--- start Records supplied ---

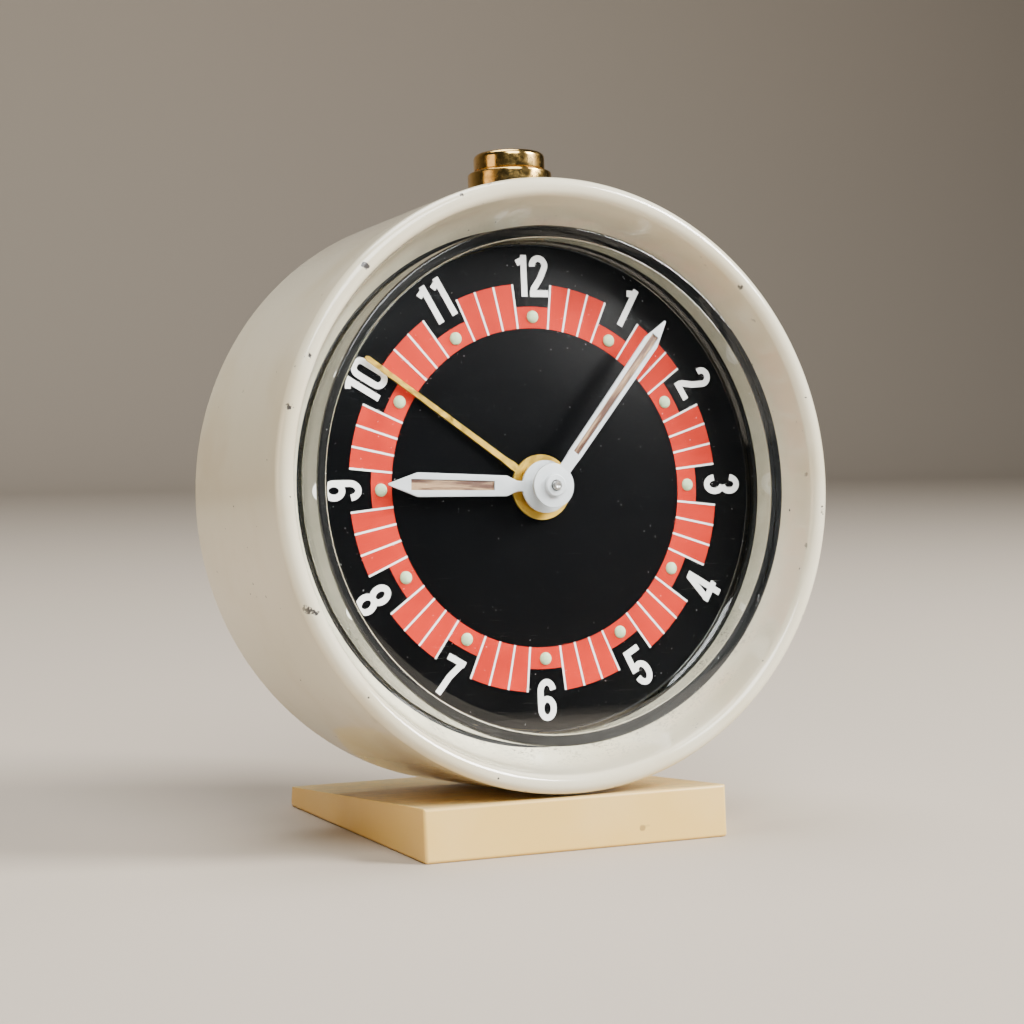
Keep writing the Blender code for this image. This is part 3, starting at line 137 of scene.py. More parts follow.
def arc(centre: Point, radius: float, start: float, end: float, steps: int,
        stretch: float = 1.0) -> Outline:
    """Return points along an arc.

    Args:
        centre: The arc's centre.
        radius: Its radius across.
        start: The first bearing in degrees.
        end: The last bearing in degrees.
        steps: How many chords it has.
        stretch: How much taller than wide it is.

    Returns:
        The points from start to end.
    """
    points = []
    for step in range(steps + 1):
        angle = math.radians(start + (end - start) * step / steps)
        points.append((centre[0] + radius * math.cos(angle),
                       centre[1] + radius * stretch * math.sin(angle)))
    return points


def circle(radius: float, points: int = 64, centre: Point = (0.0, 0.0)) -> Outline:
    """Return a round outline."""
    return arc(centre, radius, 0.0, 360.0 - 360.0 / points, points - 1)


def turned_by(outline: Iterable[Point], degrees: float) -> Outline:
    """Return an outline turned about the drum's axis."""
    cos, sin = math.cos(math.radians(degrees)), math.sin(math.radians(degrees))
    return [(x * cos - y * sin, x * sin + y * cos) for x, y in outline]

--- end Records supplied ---
--- start Records supplied ---

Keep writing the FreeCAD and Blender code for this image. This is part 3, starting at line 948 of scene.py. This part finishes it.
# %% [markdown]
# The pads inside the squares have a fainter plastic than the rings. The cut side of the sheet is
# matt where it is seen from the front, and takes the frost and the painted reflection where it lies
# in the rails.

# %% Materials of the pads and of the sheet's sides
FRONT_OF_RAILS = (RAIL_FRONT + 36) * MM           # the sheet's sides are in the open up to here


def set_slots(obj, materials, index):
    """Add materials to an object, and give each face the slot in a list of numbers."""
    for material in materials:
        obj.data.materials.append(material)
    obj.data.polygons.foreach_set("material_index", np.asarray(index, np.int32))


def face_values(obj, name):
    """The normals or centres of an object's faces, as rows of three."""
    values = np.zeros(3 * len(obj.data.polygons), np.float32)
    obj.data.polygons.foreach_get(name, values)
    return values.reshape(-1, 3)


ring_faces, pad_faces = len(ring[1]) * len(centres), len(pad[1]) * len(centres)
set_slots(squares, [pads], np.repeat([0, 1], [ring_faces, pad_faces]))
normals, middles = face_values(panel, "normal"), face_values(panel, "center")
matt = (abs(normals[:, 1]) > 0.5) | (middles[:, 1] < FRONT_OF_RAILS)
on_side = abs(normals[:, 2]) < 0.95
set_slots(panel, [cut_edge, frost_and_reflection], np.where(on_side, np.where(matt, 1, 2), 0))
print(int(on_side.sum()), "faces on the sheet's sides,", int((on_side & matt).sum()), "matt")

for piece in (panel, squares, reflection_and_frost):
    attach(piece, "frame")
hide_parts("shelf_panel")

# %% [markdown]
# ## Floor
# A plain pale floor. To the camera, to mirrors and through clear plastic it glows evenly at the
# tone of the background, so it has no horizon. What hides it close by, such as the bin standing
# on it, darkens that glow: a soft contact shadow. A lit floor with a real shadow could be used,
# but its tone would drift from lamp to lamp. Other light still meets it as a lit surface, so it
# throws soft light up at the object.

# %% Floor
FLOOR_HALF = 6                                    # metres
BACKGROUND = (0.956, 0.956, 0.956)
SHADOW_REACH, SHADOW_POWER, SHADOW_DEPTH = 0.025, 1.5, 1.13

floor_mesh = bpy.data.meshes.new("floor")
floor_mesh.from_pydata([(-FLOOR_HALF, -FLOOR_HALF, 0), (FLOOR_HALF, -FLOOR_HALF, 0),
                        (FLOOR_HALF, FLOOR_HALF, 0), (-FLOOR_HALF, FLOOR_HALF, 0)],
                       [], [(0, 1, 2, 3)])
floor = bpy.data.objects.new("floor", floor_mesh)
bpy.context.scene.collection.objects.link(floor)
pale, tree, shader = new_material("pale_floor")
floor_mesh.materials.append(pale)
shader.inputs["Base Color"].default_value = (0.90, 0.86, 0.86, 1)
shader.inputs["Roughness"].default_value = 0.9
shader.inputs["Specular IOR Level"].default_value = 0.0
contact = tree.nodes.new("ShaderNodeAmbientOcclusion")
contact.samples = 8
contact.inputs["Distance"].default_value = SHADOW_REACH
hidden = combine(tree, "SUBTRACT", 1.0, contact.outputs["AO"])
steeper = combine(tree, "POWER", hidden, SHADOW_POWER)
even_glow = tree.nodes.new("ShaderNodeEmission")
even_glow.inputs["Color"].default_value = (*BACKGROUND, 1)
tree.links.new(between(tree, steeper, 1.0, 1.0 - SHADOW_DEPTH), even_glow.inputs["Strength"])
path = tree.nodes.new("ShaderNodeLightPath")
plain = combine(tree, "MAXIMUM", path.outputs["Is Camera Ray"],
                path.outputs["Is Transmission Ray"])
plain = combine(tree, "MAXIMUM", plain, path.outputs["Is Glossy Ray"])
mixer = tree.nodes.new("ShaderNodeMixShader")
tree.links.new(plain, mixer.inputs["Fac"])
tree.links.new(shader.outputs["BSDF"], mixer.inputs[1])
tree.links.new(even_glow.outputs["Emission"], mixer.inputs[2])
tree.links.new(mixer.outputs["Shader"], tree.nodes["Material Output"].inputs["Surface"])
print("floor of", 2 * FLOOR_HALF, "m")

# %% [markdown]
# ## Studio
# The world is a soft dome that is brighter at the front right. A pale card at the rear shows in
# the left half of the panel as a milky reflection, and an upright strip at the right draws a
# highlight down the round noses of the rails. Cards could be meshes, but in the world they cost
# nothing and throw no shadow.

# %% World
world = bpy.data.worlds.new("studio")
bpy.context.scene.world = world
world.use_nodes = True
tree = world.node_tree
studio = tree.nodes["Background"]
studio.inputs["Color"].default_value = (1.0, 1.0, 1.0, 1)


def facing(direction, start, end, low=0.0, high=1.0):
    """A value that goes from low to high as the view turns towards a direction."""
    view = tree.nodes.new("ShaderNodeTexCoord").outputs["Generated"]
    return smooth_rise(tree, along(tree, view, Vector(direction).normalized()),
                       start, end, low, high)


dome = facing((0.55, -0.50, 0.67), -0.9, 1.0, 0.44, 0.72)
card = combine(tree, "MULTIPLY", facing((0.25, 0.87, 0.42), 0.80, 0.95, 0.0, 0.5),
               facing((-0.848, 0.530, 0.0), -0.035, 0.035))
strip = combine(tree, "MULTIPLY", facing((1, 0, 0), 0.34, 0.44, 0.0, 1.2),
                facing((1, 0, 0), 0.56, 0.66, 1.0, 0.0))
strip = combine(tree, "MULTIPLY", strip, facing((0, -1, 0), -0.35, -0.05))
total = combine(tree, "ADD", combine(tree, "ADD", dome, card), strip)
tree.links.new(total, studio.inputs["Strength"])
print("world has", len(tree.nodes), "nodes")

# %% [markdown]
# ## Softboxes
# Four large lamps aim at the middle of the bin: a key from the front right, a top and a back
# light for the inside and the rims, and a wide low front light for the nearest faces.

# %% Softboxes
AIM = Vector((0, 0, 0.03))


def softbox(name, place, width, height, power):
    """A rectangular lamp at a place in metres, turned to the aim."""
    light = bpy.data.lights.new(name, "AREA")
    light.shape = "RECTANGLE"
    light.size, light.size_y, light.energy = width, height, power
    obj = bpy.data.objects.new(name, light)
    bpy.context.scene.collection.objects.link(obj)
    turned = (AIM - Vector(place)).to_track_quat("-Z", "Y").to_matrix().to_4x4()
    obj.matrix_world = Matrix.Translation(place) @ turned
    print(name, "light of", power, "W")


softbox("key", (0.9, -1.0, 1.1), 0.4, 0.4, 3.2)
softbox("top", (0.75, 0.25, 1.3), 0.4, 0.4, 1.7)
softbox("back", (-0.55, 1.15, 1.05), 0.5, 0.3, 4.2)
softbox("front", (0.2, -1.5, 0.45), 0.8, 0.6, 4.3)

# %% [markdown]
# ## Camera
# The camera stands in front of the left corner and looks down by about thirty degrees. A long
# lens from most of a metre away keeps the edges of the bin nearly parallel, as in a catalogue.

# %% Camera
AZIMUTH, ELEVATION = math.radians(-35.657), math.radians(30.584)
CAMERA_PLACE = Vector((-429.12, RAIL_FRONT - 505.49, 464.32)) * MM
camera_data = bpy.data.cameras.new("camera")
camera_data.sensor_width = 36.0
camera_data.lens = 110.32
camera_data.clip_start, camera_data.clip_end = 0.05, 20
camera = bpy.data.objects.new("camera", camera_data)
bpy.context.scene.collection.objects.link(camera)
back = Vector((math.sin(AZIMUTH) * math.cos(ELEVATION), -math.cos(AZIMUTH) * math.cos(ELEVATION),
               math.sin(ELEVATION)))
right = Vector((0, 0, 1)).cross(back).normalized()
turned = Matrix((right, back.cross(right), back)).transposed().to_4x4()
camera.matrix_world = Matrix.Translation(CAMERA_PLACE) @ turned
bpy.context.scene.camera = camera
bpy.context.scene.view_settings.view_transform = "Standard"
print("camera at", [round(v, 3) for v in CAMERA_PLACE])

--- end Records supplied ---

The problem
Return nothing but the lines running from the line with "Keep writing the Blender" through the line with "along an arc.", exactly as they appear.

Written solution
Keep writing the Blender code for this image. This is part 3, starting at line 137 of scene.py. More parts follow.
def arc(centre: Point, radius: float, start: float, end: float, steps: int,
        stretch: float = 1.0) -> Outline:
    """Return points along an arc.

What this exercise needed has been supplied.